You might observe that this important information is delivered quite a long way down quite a long page, after a history of Helles as a style – why not put it in the first paragraph?

But maybe that’s quibbling.

The problem is that where we really need the information, as buyers, is on the front of the can, or the font in the pub, or the beer menu, or the blackboard with the beer list.

When we Tweeted about this the other night we certainly didn’t think it was a ‘scoop’. If anything, we felt a bit daft.

How could we, living in Bristol and reasonably switched on to goings-on in the industry, have missed this important detail?

And if we didn’t know, what are the chances that most people ordering a pint in the pub will have any idea at all?

“But they probably don’t care!”

Well, imaginary heckler, we come back to a point we’ve made before: if it doesn’t matter where it’s from, why put Bristol in the name of your brewery? There’s clearly some perceived value in local, independent, and all those other nice ideas.

People in Bristol, perhaps more than in many other parts of the UK, like to buy Bristol Things – or, if they must, Somerset or Gloucestershire Things. Devon? Might as well be Tasmania.

On Twitter, Ed Wray provided a reason why transparency might be difficult:

That makes sense. 

Let’s say Bristol Beer Factory decides to put ‘Brewed by our friends at Utopian in Devon’ on packaging and in point-of-sale copy.

Then, two months later, they decide they need to increase capacity and start working with a second partner, or switch to a bigger brewing partner.

They’d have to reprint labels, reissue font lenses, update website pages, brief staff and customers…

Keeping it vague certainly makes sense in terms of efficiency.

As consumers, this is very much not our problem. But we get it.

What this has done is reminded us to check the origins of craft lagers.

Is (some) Lost & Grounded Helles still being brewed in Belgium, for example? We think so, but there’s no easy way to find out.

10 replies on “Where is that lager with your town’s name on really from?”
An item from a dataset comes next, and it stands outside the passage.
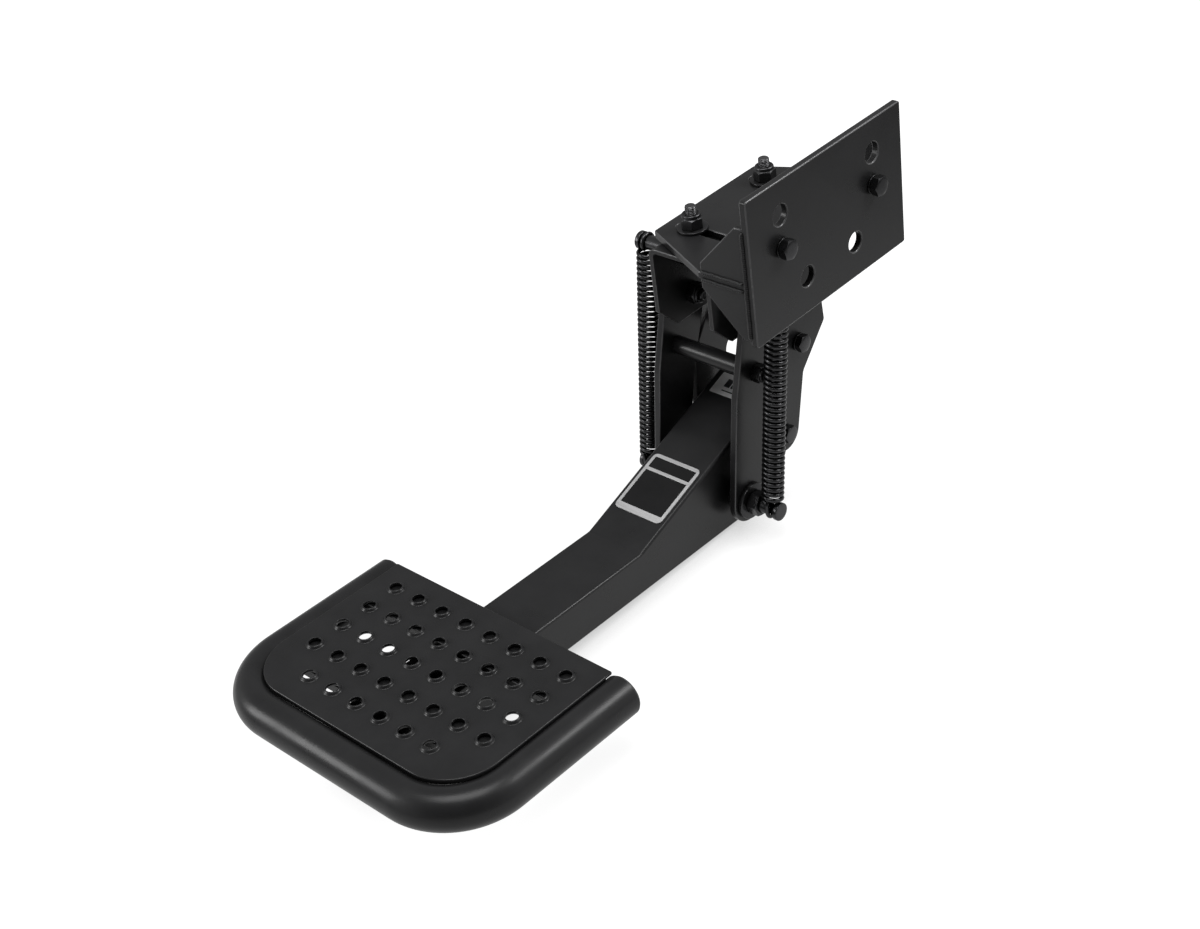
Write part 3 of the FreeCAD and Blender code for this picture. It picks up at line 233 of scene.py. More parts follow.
def make(name, vertices, faces, body, slot, replaces=(), material=None, sharp=35, bevel=0.0):
    """A mesh piece, given in millimetres, that rides on a body; bevels of coated pieces get a lighter coat, a painted
    edge highlight.
    """
    mesh = bpy.data.meshes.new(name)
    mesh.from_pydata([Vector(v) * MM for v in vertices], [], faces)
    mesh.update()
    build = bmesh.new()
    build.from_mesh(mesh)
    bmesh.ops.remove_doubles(build, verts=build.verts, dist=0.00001)
    bmesh.ops.recalc_face_normals(build, faces=build.faces)
    build.to_mesh(mesh)
    build.free()
    mesh.polygons.foreach_set("use_smooth", [True] * len(mesh.polygons))
    mesh.set_sharp_from_angle(angle=math.radians(sharp))
    piece = bpy.data.objects.new(name, mesh)
    bpy.context.scene.collection.objects.link(piece)
    mesh.materials.append(material or SLOT_MATERIALS[slot])
    if bevel and slot == "powder_coat":
        # the bevels get the lighter coat that paints an edge highlight
        mesh.materials.append(EDGE_HIGHLIGHT_COAT)
    soften(piece, bevel, sharp)
    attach(piece, body)
    if replaces:
        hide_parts(*replaces)
    return piece


def soften(piece, width, angle):
    """Rounds the edges sharper than an angle; wide ones pass the short sides of the outline's arcs unclamped."""
    if not width:
        return
    edges = piece.modifiers.new("edges", "BEVEL")
    edges.width = width * MM
    edges.segments = 2
    edges.limit_method = "ANGLE"
    edges.angle_limit = math.radians(angle)
    edges.use_clamp_overlap = width < WIDE_BEVEL
    edges.loop_slide = False
    if len(piece.data.materials) > 1:
        # the bevel faces take the second material, the lighter coat that paints an edge highlight
        edges.material = 1
    even = piece.modifiers.new("even", "WEIGHTED_NORMAL")
    even.keep_sharp = True
    even.weight = 80


class Batch:
    """Several shells that make one piece."""

    def __init__(self):
        self.vertices = []
        self.faces = []

    def add(self, vertices, faces):
        start = len(self.vertices)
        self.vertices += [Vector(v) for v in vertices]
        self.faces += [tuple(i + start for i in face) for face in faces]
        return self

    def moved(self, matrix):
        self.vertices = [matrix @ v for v in self.vertices]
        return self

    def make(self, name, body, slot, replaces=(), **more):
        return make(name, self.vertices, self.faces, body, slot, replaces, **more)


def grid_faces(rows, count, closed=False, wrap=True):
    """Faces between successive rows of vertices; closed joins the last row to the first, wrap each row's two ends."""
    faces = []
    for i in range(rows if closed else rows - 1):
        here, there = i * count, (i + 1) % rows * count
        for k in range(count if wrap else count - 1):
            n = (k + 1) % count
            faces.append((here + k, here + n, there + n, there + k))
    return faces


# Turned and hexagonal shapes: a ring is a list of (radius, distance along the axis), one for each angle

CORNER_ANGLES = (-1.8, 0, 1.8, 7, 13, 20, 30, 40, 47, 53)
ANGLES = [math.radians(60 * k + a) for k in range(6) for a in CORNER_ANGLES]
HEX_BLUNT = 0.985                    # corner radius of a hexagon over that of a sharp one
HEX_SLANT = math.radians(30)
HEX_FACE = 0.475                     # radius of a chamfered face over the width across flats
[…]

The biggest offender I’m aware of is Sixpoint, which is still sold as a local beer in Brooklyn despite being brewed (if I recall correctly) in Memphis, Tennessee, at the same facility that produces Walmart’s store brand beer.

Couldn’t agree more. As consumers we should expect transparency. If brewers don’t want to let us know the simple matter of where a beer is from, what else do they not want us to know?
In the mainstream, I want Carlsberg-Marstons to be explicit that ALL Pedigree is brewed at Burton through the Union system. I want AB InBev to be open about the fact that bottled Bass (heavy on the Bass heritage on the label) is brewed near Preston, Lancs.
Reasonable? I think so.

I was recently doing a hike from Walthamstow to Tottenham through the Lee Valley (not as grim as you might imagine, but not the most fantastic of the London river walks). Across the river (canal) from me were many large industrial sites, including one that proudly announced it was the home of Camden Hells. I think they have also been clear about moving their brewing out of Camden for similar reasons, but was still a bit of a laugh to see Camden in Enfield.
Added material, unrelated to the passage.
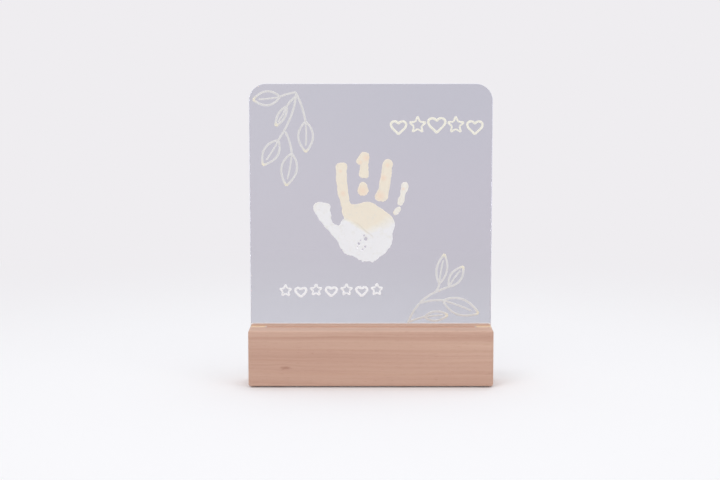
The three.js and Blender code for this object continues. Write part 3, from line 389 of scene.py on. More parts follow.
def slot_light(tree, x, y, z):
    """1 on the lit walls of the slot, between the panel's shoulders."""
    wall = range_of(tree, size_of(tree, y), *SLOT_Y_SPAN)
    height = range_of(tree, z, *SLOT_Z_SPAN)
    between = math_of(tree, "LESS_THAN", size_of(tree, x), SHOULDER_X)
    below = math_of(tree, "LESS_THAN", z, SLOT_RIM)
    return product_of(tree, wall, height, between, below)


def wood_material():
    made, tree, shader = material("oiled_beech")
    place, x, y, z = place_of(tree)
    in_front = range_of(tree, y, *KNOT_Y_SPAN)
    above_knot = sum_of(tree, z, -KNOT_Z)
    from_knot = length_of(tree, product_of(tree, sum_of(tree, x, -KNOT_X), KNOT_FLATNESS), above_knot)
    bend = product_of(tree, range_of(tree, from_knot, *KNOT_BEND_SPAN), in_front, above_knot, KNOT_BEND)
    wander = swing_of(tree, place, RING_WANDER, RING_WANDER_SCALE, detail=2.0)
    rings = sum_of(tree, length_of(tree, sum_of(tree, y, -PITH_Y), sum_of(tree, z, -PITH_Z)), wander, bend)
    sheet = add(tree, "ShaderNodeCombineXYZ", {0: x, 1: rings, 2: y}).outputs[0]
    fields, shares = {}, []
    for kind, (grain, share) in GRAINS.items():
        fields[kind] = noise_of(tree, sheet, *grain)
        shares.append(product_of(tree, fields[kind], share))
    streak = sum_of(tree, *shares)
    turns = sum_of(tree, product_of(tree, rings, LATE_TURNS), product_of(tree, fields["middle"], LATE_WAVER))
    ragged = swing_of(tree, place, KNOT_RAGGED, KNOT_RAGGED_SCALE)
    fields["late wood"] = range_of(tree, math_of(tree, "SINE", turns), *LATE_SPAN)
    # Painted highlight along the top of the block
    fields["top edge"] = range_of(tree, z, *TOP_HIGHLIGHT_SPAN)
    for kind, (speck, span) in WOOD_SPECKS.items():
        fields[kind] = range_of(tree, noise_of(tree, place, *speck), *span)
    fields["knot"] = product_of(tree, range_of(tree, sum_of(tree, from_knot, ragged), *KNOT_SPAN), in_front)
    relief = sum_of(tree, *[product_of(tree, fields[kind], rise) for kind, rise in WOOD_RELIEF.items()])
    color = marked(tree, ramp_of(tree, streak, WOOD_TONES), WOOD_MARKS, fields)
    glow = product_of(tree, slot_light(tree, x, y, z), SLOT_GLOW)
    feed_surface(tree, shader, color, streak, WOOD_ROUGH, relief, WOOD_BUMP, Specular_IOR_Level=WOOD_GLOSS,
                 Emission_Color=SLOT_LIGHT, Emission_Strength=glow)
    return made


# Acrylic: the foot is a clearer, warmer strip over the base, painted as the lamps' glow in the bottom of the
# sheet, and the bars are painted cream and glow on the lit lower edge of each shoulder. The edge faces are
# painted paler, less clear and glowing, as if lit from inside the sheet.

ACRYLIC_TINTS = [
    (0.0, srgb(205, 204, 211)), (0.25, srgb(207, 205, 214)), (0.6, srgb(208, 206, 216)),
    (1.0, srgb(206, 206, 216)),
]
ACRYLIC_MARKS = {
    "left side": (srgb(215, 214, 221), 0.4), "foot": (srgb(242, 236, 232), 1.0),
    "edges": (srgb(230, 230, 238), 1.0), "bars": (srgb(236, 217, 192), 1.0),
}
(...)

Isn’t one challenge is that beer really isn’t from somewhere in the vast majority of cases. The grain, hops, yeast and sometimes even brewing water are from sites other than and far from the brewery. The ownership and control is often not well understood or in any sense local either. There is a desire for local just as there is for “small” and “traditional” too but so often these are false claims as well. This chameleon capacity is probably one of beer’s greatest assets as long as consumers are not asked to frame their choices based on identity as opposed to loyalty or simply preference. Much of US made maple syrup is sourced in Quebec. The American made dishwasher I’m months into waiting for delivery of is made of components from Asia… which is why it’s not here. Why should beer be different now when at least 400 years ago Derbyshire malt was trundled by cart across England to make the best ales elsewhere?

I think that’s to deny that any brewery produces beer with specific house attributes. I associate particular characteristics with the likes of Shepherd Neame and De Proef, and I make consumer decisions based on that. That’s why it’s important to me to know the location of brewing.
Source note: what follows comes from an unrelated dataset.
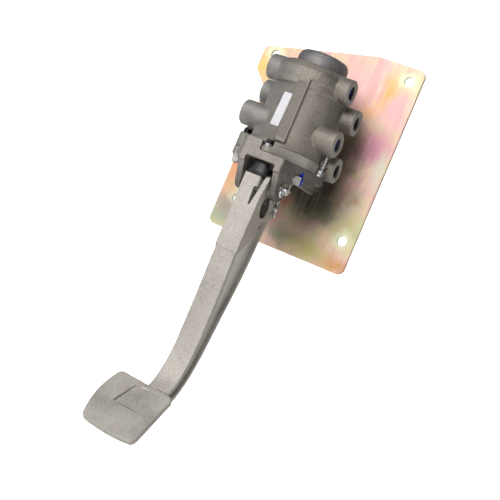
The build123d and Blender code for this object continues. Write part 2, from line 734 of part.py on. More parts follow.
front_inner = [(y + flange_thickness, z) for y, z in front_curve]
web_front = [(y + 3, z) for y, z in front_curve]
pedal_arm = across(strip(front_curve, front_inner), -flange_width / 2, flange_width / 2)
pedal_arm += across(strip(rear_curve, rear_inner), -rear_flange_width / 2, rear_flange_width / 2)
web_front_edge = Spline(*web_front)
web_rear_edge = Spline(*[(y - 1, z) for y, z in rear_curve[1:-1]], rear_curve[-1])
web_face = make_face(
    [
        web_front_edge,
        Line(web_front_edge @ 1, web_rear_edge @ 1),
        web_rear_edge,
        Line(web_rear_edge @ 0, web_front_edge @ 0),
    ]
)
pedal_arm += across(Plane.YZ * web_face, -web_thickness / 2, web_thickness / 2)
cheek_profile = side_face(
    (arm_front_y, arm_top),
    (pivot_y - 6, arm_top),
    (pivot_y + 12, pivot_z - 3),
    (valve_y + 3, roller_z + 8.5),
    (valve_y + 13, roller_z + 4),
    (valve_y + 13.5, roller_z - 8),
    (-84, -109),
    (-100, -114),
    (-112, -140),
    (-128, -158),
    (arm_front_y + 1, -158),
)
head_web = side_face((-77, -107), (-120, -107), (-130, -130), (-128, -165), (-80, -165))
pedal_arm += across(head_web, -web_thickness / 2, web_thickness / 2)
cheek_face = fillet(cheek_profile.vertices().filter_by(lambda corner: corner.Y > -130 and corner.Z > -130), 3.0)
arm_half = arm_width / 2
for x_side in (-1, 1):
    inner = min(x_side * arm_half, x_side * (arm_half - arm_cheek))
    pedal_arm += across(cheek_face, inner, inner + arm_cheek)
head_flange_height = arm_top - arm_head_bottom + 8
pedal_arm += Pos(0, arm_front_y, arm_top) * Box(
    arm_width, flange_thickness, head_flange_height, align=(Align.CENTER, Align.MIN, Align.MAX)
)
tine_face = make_face(
    Polyline(
        (arm_half - past_face, tine_foot_z),
        (arm_half, tine_foot_z),
        (tine_reach, arm_top),
        (arm_half - past_face, arm_top),
        close=True,
    )
)
pedal_arm += Pos(0, arm_front_y, 0) * extrude(Plane.XZ * tine_face, amount=-tine_depth)
hub_reach = opening_half - 0.5
pedal_arm += rod(hub_radius, (-hub_reach, pivot_y, pivot_z), (1, 0, 0), 2 * hub_reach)
lug_top = bumper_bottom - rest_gap
slot_step_z = lug_top - lug_height
slot_front = arm_front_y - past_face
slot_depth = pivot_y - hub_radius - rest_gap - slot_front
slot_face = make_face(
    Polyline(
        (slot_left, slot_step_z),
        (slot_point_x, slot_point_z),
        (slot_right, arm_top + past_face),
        (lug_right - lug_round, arm_top + past_face),
        (lug_right - lug_round, slot_step_z),
        close=True,
    )
)
pedal_arm -= Pos(0, slot_front, 0) * extrude(Plane.XZ * slot_face, amount=-slot_depth)
stop_lug = Pos(lug_left, arm_front_y, lug_top) * Box(
    lug_right - lug_left, lug_depth, lug_height, align=(Align.MIN, Align.MIN, Align.MAX)
)
pedal_arm += fillet(stop_lug.edges().filter_by(Axis.Z).group_by(Axis.X)[-1].sort_by(Axis.Y)[0], lug_round)
bumper_room = Pos(bumper_x + bumper_half_width + soft_clearance, slot_front, lug_top) * Box(
    arm_width, bumper_room_y - slot_front, lug_height, align=(Align.MAX, Align.MIN, Align.MIN)
)
pedal_arm -= bumper_room
roller_room = roller_width + 2 * roller_side_gap
pedal_arm -= rod(roller_radius + roller_gap, (-roller_room / 2, valve_y, roller_z), (1, 0, 0), roller_room)
cheek_hole_face = SlotOverall(cheek_hole_length, cheek_hole_width, rotation=cheek_hole_slant)
cheek_hole = Plane.YZ * Pos(cheek_hole_y, cheek_hole_z) * cheek_hole_face
cut_half = arm_half + past_face
pedal_arm -= Pos(-cut_half, 0, 0) * extrude(cheek_hole, amount=2 * cut_half, dir=(1, 0, 0))
roller_pin_hole = roller_pin_radius + thread_clearance
pedal_arm -= rod(roller_pin_hole, (-cut_half, valve_y, roller_z), (1, 0, 0), 2 * cut_half)
hub_cut = hub_reach + past_face
pedal_arm -= rod(pin_radius + bush_wall, (-hub_cut, pivot_y, pivot_z), (1, 0, 0), 2 * hub_cut)

# Pad of the casting
pad_sine = sin(radians(pad_tilt))
pad_plane = Plane(origin=(0, pad_top_y, pad_top_z), x_dir=(1, 0, 0), z_dir=(0, -pad_sine, pad_sine))
pad_low = -pad_length
pad_outline = make_face(
    [
        Line((pad_left, 2.5), (pad_right, -2.5)),
        Line((pad_right, -2.5), (pad_right - 1, pad_low)),
        ThreePointArc((pad_right - 1, pad_low), (-15, pad_low - 1.2), (pad_left + 3, pad_low + 4)),
        ThreePointArc((pad_left + 3, pad_low + 4), (pad_left - pad_bulge, -36), (pad_left, 2.5)),
    ]
)
pad_outline = fillet(pad_outline.vertices(), pad_corner)
pad = pad_plane * extrude(pad_outline, amount=-pad_thickness)
pocket_corners = [(-25.6, -6.9), (-4.9, -6.4), (1.8, -42.5), (-33.9, -39.4)]
pocket = extrude(make_face(Polyline(*pocket_corners, close=True)), amount=12, both=True)
hinge_start = Vector(*pocket_corners[1])
hinge_line = Vector(*pocket_corners[2]) - hinge_start
hinge_angle = degrees(atan2(hinge_line.Y, hinge_line.X))
pocket &= Pos(hinge_start.X, hinge_start.Y, 0) * Rot(0, 0, hinge_angle) * Rot(pocket_slope, 0, 0) * Box(
    200, 200, 30, align=(Align.CENTER, Align.CENTER, Align.MIN)
)
pedal_arm += pad
pedal_arm -= pad_plane * pocket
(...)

I know. I’m just not sure if that’s fully true. It’s reasonably reliable until it isn’t at which time we either give the benefit of the doubt or drop them in the standings. House attributes are so often the owner or chief brewer’s preferences. When they change or move on, so move the attributes.

Could be worse. I wonder how many Franconian family brewers brew their own Wheat Beer? I suspect very few.

My view is that provenance IS important, and to think otherwise means beer becomes just another commodity – branded or otherwise.

Tim Webb puts this point across brilliantly in the Good Beer Guide Belgium, as the latter country is a prime example of beers being contract-brewed without any indication of their origin, or the plant where they are produced. The guide even contains a chapter entitled “Brands without breweries,” although to be fair, it does reveal the origin of the beers it lists.

The guide is far less sympathetic to the 200 odd Belgian brands, without breweries, and it appears many dedicated brewers from that country, feel the same. I remember, whilst attending the 2015 European Beer Bloggers Conference in Brussels, listening to a particularly scathing attack on well-known Gypsy Brewer, Mikkeller. It came from a Belgian brewer, of some distinction, and he was absolutely right in what he said.

If you are serious about the product you sell but, for whatever reason, are unable to brew it yourself, at least have the honesty and transparency to say so on the label, and if you really care, reveal where the beer is brewed too!